■ **REQUIREMENT**
What is needed is an exact copy of the lines from the one containing "const cloth = new" to the one containing "imported = [obj", both lines included, and no other lines.

■ **SUPPLIED MATERIAL**

%%

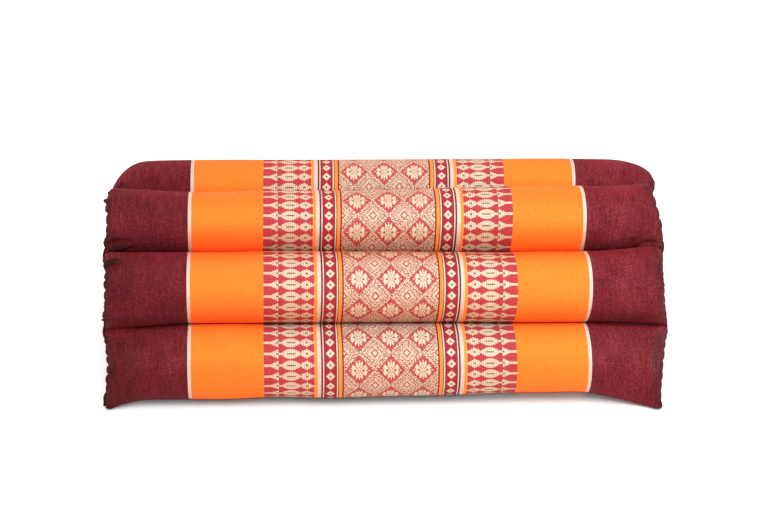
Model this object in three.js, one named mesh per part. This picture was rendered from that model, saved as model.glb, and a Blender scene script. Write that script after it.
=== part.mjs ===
// Floor cushion made of parallel stuffed tubes, bundled in three rows: four below, three above
// them and two on top. One cover runs round the bundle and is sewn down between the tubes, so
// the outside is a ring of eight round rolls with deep creases. At each end the cover is
// gathered onto a plain end panel.
//
// Millimetres. +X runs along the tubes, +Y to the back, +Z up.
// The origin is the middle of the underside, on the surface that the cushion lies on.

import * as THREE from 'three';

// Driving dimensions
const LENGTH = 530; // over the two gathered end seams
const BASE_RADIUS = 36; // the four tubes of the bottom row
const UPPER_RADIUS = 33.2; // the tubes above them
const BASE_SQUASH = 2.5; // how far the bottom row is pressed flat by its own weight
const CREASE_REACH = 10; // how far outside the line between two centres a crease ends
const CROWN = 0.01; // how much slimmer the bundle is near its ends than in the middle
const TAPER = 13; // length over which a tube closes down to the end seam
const LONG_TAPER = 42; // the same for the back tube of the top row, which is less full there
const HUG = 0.8; // share of the way from the straight between two seam corners to the skin
const SLACK_HUG = 0.12; // the same where the end seam runs nearly straight
const END_DRAW_IN = 4; // how far the end seam stands back between its corners
const PANEL_RECESS = 7; // how far the end panel's middle stands back from the corners
const EAR_ANGLE = 240; // where round the lowest rolls the cover's bottom corner lies, degrees
const ARC_STEP = 12; // facets round a roll, degrees
const TAPER_STATIONS = 9; // sections in each closing end
const MIDDLE_STATIONS = 6; // lengths between the closing ends
const CLOTH_COLOUR = 0xb5452f;
const CLOTH_ROUGHNESS = 0.72;

// Outer tubes of the front half, from the underside up. y and z are the tube's centre;
// seamY and seamZ are where the end seam passes between this tube and the next one up; hug
// says how closely the seam follows the tube from there down; earY and earZ are the bottom
// corner of the cover, which sticks out on the floor.
const BASE_Z = BASE_RADIUS - BASE_SQUASH;
const FRONT_TUBES = [
  { radius: BASE_RADIUS, y: -38, z: BASE_Z, seamY: -76, seamZ: 6, hug: 0 },
  { radius: BASE_RADIUS, y: -113.5, z: BASE_Z, seamY: -102, seamZ: 65, hug: HUG, earY: -139, earZ: 2 },
  { radius: UPPER_RADIUS, y: -88.6, z: 98, seamY: -62, seamZ: 117, hug: HUG },
  { radius: UPPER_RADIUS, y: -33.2, z: 135.8, seamY: 0, seamZ: 150, hug: HUG },
];
const UNDERSIDE_SEAM = new THREE.Vector2(0, 6);
const PANEL_MIDDLE_Z = 42; // height of the end panel's middle

// The back half mirrors the front, in the opposite order, so that the ring is one loop that
// starts in the middle of the underside, climbs the front and comes down the back.
function ringOfTubes() {
  const front = FRONT_TUBES.map((row, index) => ({
    radius: row.radius,
    centre: new THREE.Vector2(row.y, row.z),
    seamStart: index === 0 ? UNDERSIDE_SEAM : seamOf(FRONT_TUBES[index - 1]),
    seamEnd: seamOf(row),
    ear: row.earY === undefined ? null : new THREE.Vector2(row.earY, row.earZ),
    earAngle: THREE.MathUtils.degToRad(EAR_ANGLE),
    hug: row.hug,
    taper: TAPER,
  }));
  const back = front.map((tube) => ({
    radius: tube.radius,
    centre: mirrored(tube.centre),
    seamStart: mirrored(tube.seamEnd),
    seamEnd: mirrored(tube.seamStart),
    ear: tube.ear === null ? null : mirrored(tube.ear),
    earAngle: Math.PI - tube.earAngle,
    hug: tube.hug,
    taper: tube.taper,
  }));
  const backTop = back[back.length - 1];
  backTop.hug = SLACK_HUG;
  backTop.taper = LONG_TAPER;
  return [...front, ...back.reverse()];
}

function seamOf(row) {
  return new THREE.Vector2(row.seamY, row.seamZ);
}

function mirrored(point) {
  return new THREE.Vector2(-point.x, point.y);
}

// The bottom of the crease between two neighbouring rolls, midway between their skins.
// Seen from -X the ring runs clockwise, so the outside lies to the left of each step.
function creaseBetween(tube, next) {
  const step = next.centre.clone().sub(tube.centre);
  const outward = new THREE.Vector2(-step.y, step.x).normalize();
  const middle = (step.length() + tube.radius - next.radius) / (2 * step.length());
  return tube.centre.clone().addScaledVector(step, middle).addScaledVector(outward, CREASE_REACH);
}

function angleFrom(centre, point) {
  return Math.atan2(point.y - centre.y, point.x - centre.x);
}

// Angle turned clockwise from one direction to another, between 0 and a full turn.
function clockwiseTurn(from, to) {
  const fullTurn = 2 * Math.PI;
  return (((from - to) % fullTurn) + fullTurn) % fullTurn;
}

// One entry for each point of the section: the bottom of the crease before each roll, then
// the roll's own arc, each with the place on the flat end seam that it is gathered to.
function sectionPoints(tubes) {
  const points = [];
  tubes.forEach((tube, index) => {
    const crease = creaseBetween(tubes[(index + tubes.length - 1) % tubes.length], tube);
    const nextCrease = creaseBetween(tube, tubes[(index + 1) % tubes.length]);
    const start = angleFrom(tube.centre, crease);
    const sweep = clockwiseTurn(start, angleFrom(tube.centre, nextCrease));
    const earShare = tube.ear === null ? 0 : clockwiseTurn(start, tube.earAngle) / sweep;
    const facets = Math.round(THREE.MathUtils.radToDeg(sweep) / ARC_STEP);
    points.push({ place: crease, taper: tube.taper, ...seamPlace(tube, crease, 0, earShare) });
    for (let facet = 0; facet <= facets; facet += 1) {
      const share = (facet + 0.5) / (facets + 1);
      const direction = start - sweep * share;
      const offset = new THREE.Vector2(Math.cos(direction), Math.sin(direction));
      const place = tube.centre.clone().addScaledVector(offset, tube.radius);
      points.push({ place, taper: tube.taper, ...seamPlace(tube, place, share, earShare) });
    }
  });
  return points;
}

// Where a share of the way round a roll is sewn to the end seam, and how far along from one
// seam corner to the next that is. Between corners the seam bows out towards the skin, but
// not under the cushion, between the last corner and the ear.
function seamPlace(tube, place, share, earShare) {
  if (share < earShare) {
    const along = share / earShare;
    return { seam: tube.seamStart.clone().lerp(tube.ear, along), along };
  }
  const along = (share - earShare) / (1 - earShare);
  const start = tube.ear === null ? tube.seamStart : tube.ear;
  const hug = tube.hug * Math.sqrt(Math.sin(Math.PI * along));
  return { seam: start.clone().lerp(tube.seamEnd, along).lerp(place, hug), along };
}

// How full a roll is at a distance from its end: 0 at the seam, 1 past the taper.
function fullness(distance, taper) {
  const remaining = 1 - Math.min(distance / taper, 1);
  return (1 - remaining ** 2.2) ** 0.7;
}

// Stations along the length as distances from the left end, closer together at the ends.
function stations() {
  const taper = [];
  for (let step = 0; step < TAPER_STATIONS; step += 1) {
    taper.push(LONG_TAPER * (step / TAPER_STATIONS) ** 2);
  }
  const middle = [];
  for (let step = 0; step <= MIDDLE_STATIONS; step += 1) {
    middle.push(LONG_TAPER + ((LENGTH - 2 * LONG_TAPER) * step) / MIDDLE_STATIONS);
  }
  const closing = taper.map((distance) => LENGTH - distance).reverse();
  return [...taper, ...middle, ...closing];
}

function surfacePoint(point, fromLeft) {
  const full = fullness(Math.min(fromLeft, LENGTH - fromLeft), point.taper);
  const fromMiddle = fromLeft - LENGTH / 2;
  const drawIn = END_DRAW_IN * Math.sin(Math.PI * point.along) * (1 - full);
  const slimmer = 1 - CROWN * (fromMiddle / (LENGTH / 2)) ** 2;
  const x = fromMiddle - Math.sign(fromMiddle) * drawIn;
  const y = THREE.MathUtils.lerp(point.seam.x, point.place.x * slimmer, full);
  const z = THREE.MathUtils.lerp(point.seam.y, point.place.y * slimmer, full);
  return [x, y, Math.max(z, 0)];
}

// The skin is a grid of sections and stations, closed at each end by a fan of triangles
// round the middle of the end panel.
function cushionGeometry() {
  const points = sectionPoints(ringOfTubes());
  const cuts = stations();
  const around = points.length;
  const positions = cuts.flatMap((fromLeft) => (
    points.flatMap((point) => surfacePoint(point, fromLeft))
  ));
  const leftMiddle = cuts.length * around;
  const rightMiddle = leftMiddle + 1;
  positions.push(PANEL_RECESS - LENGTH / 2, 0, PANEL_MIDDLE_Z);
  positions.push(LENGTH / 2 - PANEL_RECESS, 0, PANEL_MIDDLE_Z);

  const triangles = [];
  for (let point = 0; point < around; point += 1) {
    const next = (point + 1) % around;
    for (let cut = 0; cut + 1 < cuts.length; cut += 1) {
      const here = cut * around;
      const beyond = here + around;
      triangles.push(here + point, beyond + point, beyond + next);
      triangles.push(here + point, beyond + next, here + next);
    }
    const last = (cuts.length - 1) * around;
    triangles.push(leftMiddle, point, next);
    triangles.push(rightMiddle, last + next, last + point);
  }

  const geometry = new THREE.BufferGeometry();
  geometry.setAttribute('position', new THREE.Float32BufferAttribute(positions, 3));
  geometry.setIndex(triangles);
  geometry.computeVertexNormals();
  return geometry;
}

const cloth = new THREE.MeshStandardMaterial({
  color: CLOTH_COLOUR,
  roughness: CLOTH_ROUGHNESS,
  metalness: 0,
});
const cushion = new THREE.Mesh(cushionGeometry(), cloth);
cushion.name = 'cushion';

const group = new THREE.Group();
group.add(cushion);

export default group;
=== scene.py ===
"""Looks of the stepped roll cushion: its stuffed cover, cloths, stitches, light and camera.

Lengths of the cushion and the camera are in millimetres, and of the floor and lights in metres.
"""

import math
from functools import partialmethod, reduce
from types import SimpleNamespace

import bpy
import numpy as np
from mathutils import Matrix, Vector


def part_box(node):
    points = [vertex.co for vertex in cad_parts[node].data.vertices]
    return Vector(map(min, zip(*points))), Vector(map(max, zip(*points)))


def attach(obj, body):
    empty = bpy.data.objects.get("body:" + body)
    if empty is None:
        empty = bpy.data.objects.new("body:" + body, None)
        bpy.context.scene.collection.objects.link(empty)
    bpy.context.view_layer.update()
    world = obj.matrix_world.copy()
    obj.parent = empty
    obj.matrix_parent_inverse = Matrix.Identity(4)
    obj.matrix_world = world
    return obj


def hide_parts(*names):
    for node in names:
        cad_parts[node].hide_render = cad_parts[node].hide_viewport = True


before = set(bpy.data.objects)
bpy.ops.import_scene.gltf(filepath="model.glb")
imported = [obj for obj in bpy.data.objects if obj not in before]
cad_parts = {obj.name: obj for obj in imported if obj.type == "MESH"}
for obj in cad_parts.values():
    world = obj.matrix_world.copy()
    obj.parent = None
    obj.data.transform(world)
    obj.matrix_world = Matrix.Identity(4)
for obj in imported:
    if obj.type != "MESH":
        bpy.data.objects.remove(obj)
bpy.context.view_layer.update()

MM = 0.001
LOW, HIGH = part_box("cushion")
HALF_LENGTH = (HIGH.x - LOW.x) / 2 / MM

# --- Shape ---

# Rolls of the front half, from the underside up: radius, the centre's y and z, and the y and z
# of the end seam's corner after the roll.
FRONT_ROLLS = [
    (36, -38, 33.5, (-76, 6)), (36, -113.5, 33.5, (-102, 65)), (33.2, -88.6, 98, (-62, 117)),
    (33.2, -33.2, 135.8, (0, 150)),
]
UNDERSIDE_SEAM = (0, 6)
EAR_ANGLE = math.radians(240)  # where the ear, the cover's bottom corner, is on its roll
ROLL_COLUMNS = [24, 170, 160, 150, 80, 50, 70, 24]  # of the mesh, round each roll
TUCK = 4.2  # how far a crease stays from the line between two centres
CREASE_LIFT = 2  # the same for the bottom of the crease
CROWN = 0.01  # how much slimmer the bundle is at its ends
END_DRAW_IN = 4  # how far the end seam stands back between its corners
FRONT_EAR_ROLL, BACK_EAR_ROLL = 1, 6  # the rolls of the ring that have an ear
LEFT, RIGHT = -1, 1
VIEW_TILT = math.radians(28.25)  # how steeply the camera looks down

# How the eight rolls close at each end. Hug is how far the end seam bows out to the skin, and
# taper the length over which the roll closes: in a curve with a round of 2.2, in a slope with
# one near 1, and fuller near the seam with a smaller blunt.
CLOSING_NAMES = ("hug_across", "hug_up", "taper", "round", "blunt")
UNDER_CLOSING = (0, 0, 12, 2.2, 0.7)
CLOSINGS = {
    LEFT: [
        UNDER_CLOSING, (0.85, 0.85, 12, 2.2, 0.6), (0.85, 0.85, 11, 2.2, 0.6),
        (0.75, 0.75, 11, 2.2, 0.6), (0.12, 0.12, 38, 2.2, 0.7), (0.75, 0.75, 15, 2.2, 0.7),
        (0.8, 0.8, 13, 2.2, 0.7), UNDER_CLOSING,
    ],
    RIGHT: [
        UNDER_CLOSING, (0.72, 0.9, 12, 1.3, 0.85), (0.72, 0.9, 12, 1.3, 0.85),
        (0.45, 0.9, 12, 1.3, 0.85), (0.4, 0.5, 46, 2.2, 0.56), (0.6, 0.8, 15, 2.2, 0.7),
        (0.6, 0.8, 13, 2.2, 0.7), UNDER_CLOSING,
    ],
}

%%

■ **WRITTEN ANSWER**
const cloth = new THREE.MeshStandardMaterial({
  color: CLOTH_COLOUR,
  roughness: CLOTH_ROUGHNESS,
  metalness: 0,
});
const cushion = new THREE.Mesh(cushionGeometry(), cloth);
cushion.name = 'cushion';

const group = new THREE.Group();
group.add(cushion);

export default group;
=== scene.py ===
"""Looks of the stepped roll cushion: its stuffed cover, cloths, stitches, light and camera.

Lengths of the cushion and the camera are in millimetres, and of the floor and lights in metres.
"""

import math
from functools import partialmethod, reduce
from types import SimpleNamespace

import bpy
import numpy as np
from mathutils import Matrix, Vector


def part_box(node):
    points = [vertex.co for vertex in cad_parts[node].data.vertices]
    return Vector(map(min, zip(*points))), Vector(map(max, zip(*points)))


def attach(obj, body):
    empty = bpy.data.objects.get("body:" + body)
    if empty is None:
        empty = bpy.data.objects.new("body:" + body, None)
        bpy.context.scene.collection.objects.link(empty)
    bpy.context.view_layer.update()
    world = obj.matrix_world.copy()
    obj.parent = empty
    obj.matrix_parent_inverse = Matrix.Identity(4)
    obj.matrix_world = world
    return obj


def hide_parts(*names):
    for node in names:
        cad_parts[node].hide_render = cad_parts[node].hide_viewport = True


before = set(bpy.data.objects)
bpy.ops.import_scene.gltf(filepath="model.glb")
imported = [obj for obj in bpy.data.objects if obj not in before]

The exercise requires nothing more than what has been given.